15 thoughts on “Anniversary Post: Iran-Contra Hearings

  1. Let me be the voice of optimism this time. It’s been a while since Clinton’s show trial. I think that there still is a very large fraction of America that realize how preposterous it was.

    The extreme nuclear tactics of Republicans in the USA and Conservatives in Canada are very popular with a certain group but seem to have put off a large enough fraction that it no longer is a winner. It seems like people are starting to get tired of politicians who refuse to legislate.

    Just my impression, and I suppose I’m always wrong when I predict something good. Anyway, the use of constant obstruction and attempts to impeach based on the crime of being in the wrong party seems to be more widely seen as the ridiculous, weaselly cheating that it is, than before.

    • You are right: it is dangerous to predict something good. On the other hand, pessimism is deadly because it leads to inaction. I have far too much of that.

      Most Americans thought the Clinton show trial was preposterous at the time. Republicans being clueless about the larger community is nothing new.

      Anyway, I will wait until November to see just how optimistic I am. Trump should fail miserably. But that doesn’t mean he will. It’s never bad to bet on Americans being stupid and small minded.
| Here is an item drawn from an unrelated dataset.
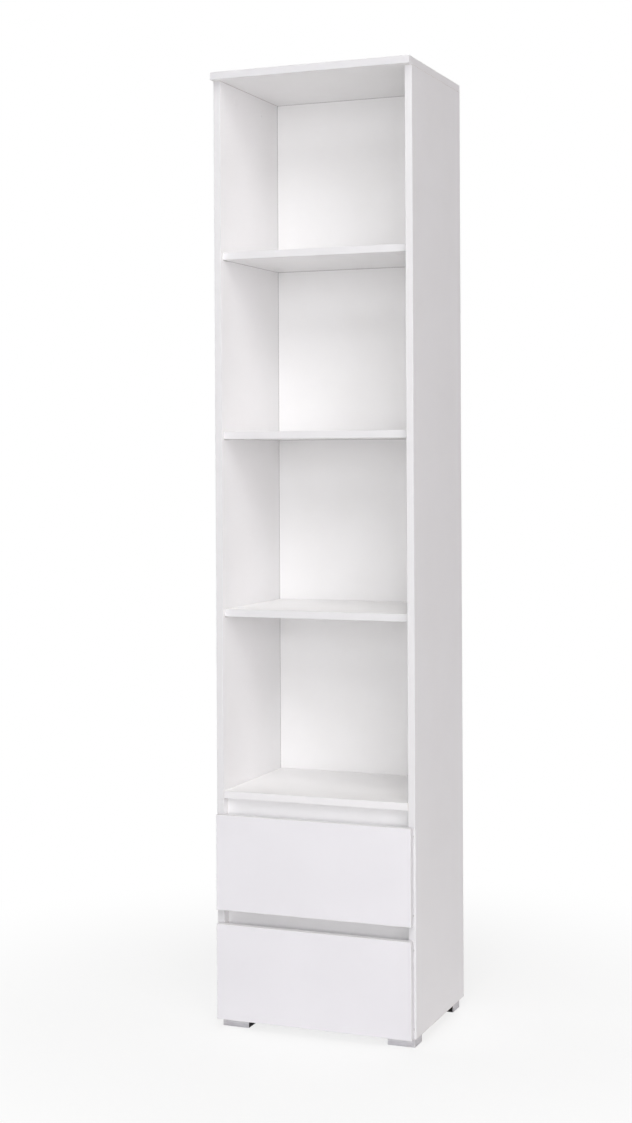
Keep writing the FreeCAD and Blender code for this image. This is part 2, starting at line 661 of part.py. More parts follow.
def make_rollers(drawer, side):
    """The two rollers of one runner pair."""
    sign = SIDES[side]
    make_roller(f"{drawer}_cabinet_roller_{side}", f"{sign} * (inner_width / 2 - roller_side)",
                "runner_y + roller_inset", drawer, -sign)
    make_roller(f"{drawer}_drawer_roller_{side}", f"{sign} * (box_width / 2 + roller_side)",
                "box_y + runner_length - roller_inset", drawer, sign)


# ---------------------------------------------------------------------------------------------
# Drawers
# ---------------------------------------------------------------------------------------------
def make_drawer_front(drawer):
    """A plain front with no handle; it is opened by its upper edge, through the finger gap."""
    body = block(f"{drawer}_drawer_front", "-overall_width / 2 + front_inset", "-overall_depth / 2",
                 f"{drawer}_front_z", "overall_width - 2 * front_inset", "front_thick",
                 "front_height", "y")
    round_all(body, "arris")
    centre = "(overall_width / 2 - front_inset)"
    low = "(box_lift + bottom_rise - groove_play / 2)"
    half = "(box_inner / 2 + groove_deep)"
    slot = (f"{centre} - {half}", low, f"{centre} + {half}", f"{low} + bottom_thick + groove_play")
    groove(body, "groove", "XZ", "front_thick", -1, slot, "groove_deep")
    threads = [(f"{centre} + {sign} * (box_width / 2 - box_side / 2)", f"box_lift + {height}")
               for sign in SIDES.values() for height in ("box_fix_low", "box_fix_high")]
    bore(body, "threads", "XZ", "front_thick", -1, threads, "thread_dia", "thread_deep")
    return body


def make_drawer_side(drawer, side):
    """A drawer side, cammed to the front and screwed to the drawer back."""
    sign = SIDES[side]
    outer = "-box_width / 2" if sign < 0 else "box_width / 2 - box_side"
    body = block(f"{drawer}_drawer_side_{side}", outer, "box_y", f"{drawer}_front_z + box_lift",
                 "box_side", "runner_length", "box_height", "x")
    top = estimate("box_height")
    round_edges(body, edge_names(body, "y", lambda x, y, z: abs(z - top) < NEAR), "box_arris")
    inner_face, outer_face = ("box_side", "0") if sign < 0 else ("0", "box_side")
    low = "(bottom_rise - groove_play / 2)"
    slot = ("0", low, "runner_length", f"{low} + bottom_thick + groove_play")
    groove(body, "groove", "YZ", inner_face, sign, slot, "groove_deep")
    heights = ["box_fix_low", "box_fix_high"]
    cams = [("box_cam_reach", height) for height in heights]
    bore(body, "cams", "YZ", outer_face, -sign, cams, "cam_dia", "box_cam_deep")
    bolts = [("box_side / 2", height) for height in heights]
    bore(body, "bolts", "XZ", "0", 1, bolts, "box_bolt_bore", "box_cam_reach")
    backs = [("runner_length - box_side / 2", height) for height in ("back_fix_low", "back_fix_high")]
    bore(body, "back_heads", "YZ", outer_face, -sign, backs, "back_head_dia + back_head_play", "back_head")
    bore(body, "back_screws", "YZ", outer_face, -sign, backs, "back_screw_dia", "box_side")
    runners = [(place, "runner_drop + box_screw_rise") for place in box_screw_places()]
    bore(body, "runner_screws", "YZ", outer_face, -sign, runners, "box_screw_dia", "box_screw_deep")
    return body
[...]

  2. “(Bush Sr was probably much more guilty, but we just don’t talk about that.)”

    Is that so? I’d never heard that claim.

    I was four when this happened, so I can’t claim to have followed it at the time, but in hindsight it seems like a clear impeachable offense. Then again, I’ve long believed impeachment has been underused, and the founders expected it to be a much more common procedure. Andrew Jackson is the first president who should have been impeached, for defying a direct Supreme Court order to commit genocide. Still, at least some direct oversight was attempted for Reagan.

    As for Clinton, at least they presented charges and had a formal trial. I don’t really hold it against Gingrich and Co. for the impeachment, even if it was a sham. They had the courage of their convictions and went through with it. Compare to today, where Republicans and conservative talking heads repeatedly claim Obama has committed impeachable offenses but refuse to put their cards on the table. If they believed it, they’d move ahead with an impeachment. Since they don’t, it seems clear to me they want to keep stirring up the base with fundraising letters but aren’t willing to risk it blowing up in their faces.

    • As I recall, there was evidence that Bush was somehow directly involved with the deal. Given his time at the CIA, that isn’t hard to imagine. But it’s been a long time since I’ve read about this stuff.

      It was most clearly an impeachable offense.

      You are right about Jackson. But he wasn’t impeached for the same reason Reagan wasn’t: he was popular. (Not that Reagan was that popular.)

      As for Clinton, I don’t give the GOP much credit in that regard. They went after Clinton in every conceivable way and in the end, all they could come up with was lying about an affair? I don’t expect much from politicians, but that level of cynicism is too much even for me.

  3. Iran-Contra was just unbelievable. Reagan and Bush Sr. absolutely should have been impeached and sent to jail, along with a bunch of others. The open contempt for lawful behaviour was stunning. Remember Ollie North’s secretary Fawn Hall smuggling documents inside her boots and clothing so Congress wouldn’t get their hands on them?

    • I was just thinking about her! Good for you for remembering her name. I also remember the endless discussions of shredding. It seemed like that went on for days.

  4. I forget if it was Ivins or Franken who pointed out that North showed up looking like All American Soldier Man and the public just couldn’t believe someone clean cut and so proper could do anything wrong so the support for the hearings dropped.

    No idea if that was the case.

    • I don’t think it was. It was more the whole Trump thing. He showed up and stared down Congress. He basically said, “I don’t care what the law says, I was told to do this so it was right.” He still went to jail. I suppose the big thing is that he could have rolled over on others further up. But that wasn’t the way to go about getting that result. It was political theater.

        • It was interesting, but it would be so much better today with the internet and bloggers. You had to figure out a lot of stuff yourself. At first, I thought it had to do with the Iranian hostages. In fact, a lot of people think that today.

      • North never went to jail (he did some community service), partly as a result of the immunity he was given for Congressional testimony. He went on to become a celebrity on the right-wing media gravy train, and I presume has been enjoying a nice life since.

        Fawn Hall was also given immunity. Later she moved to California, failed at being a media star, married a wealthy guy in the music business and became a cokehead. So what else is new?

        • Somewhere I still have a t-shirt from the 80’s reading “Ollie North For President: He Knows What’s Best For You.”

        • You’re right. He was, however, convicted. But as the Great American Hero, he was given a suspended sentence.

          I’m glad things worked out for Hall. I don’t blame her. Although she did get punished: she dated Rob Lowe for a while.

          • You should blame her. She was as much a publicly unrepentent criminal as North and a willing accomplice.

            • Maybe so. But I’ve been such a whore in my own life, that I’m inclined to cut her some slack. Regardless, she wasn’t the person in power. Regardless, life seemed to work out quite well for her, so I’m certainly not going to feel bad for her.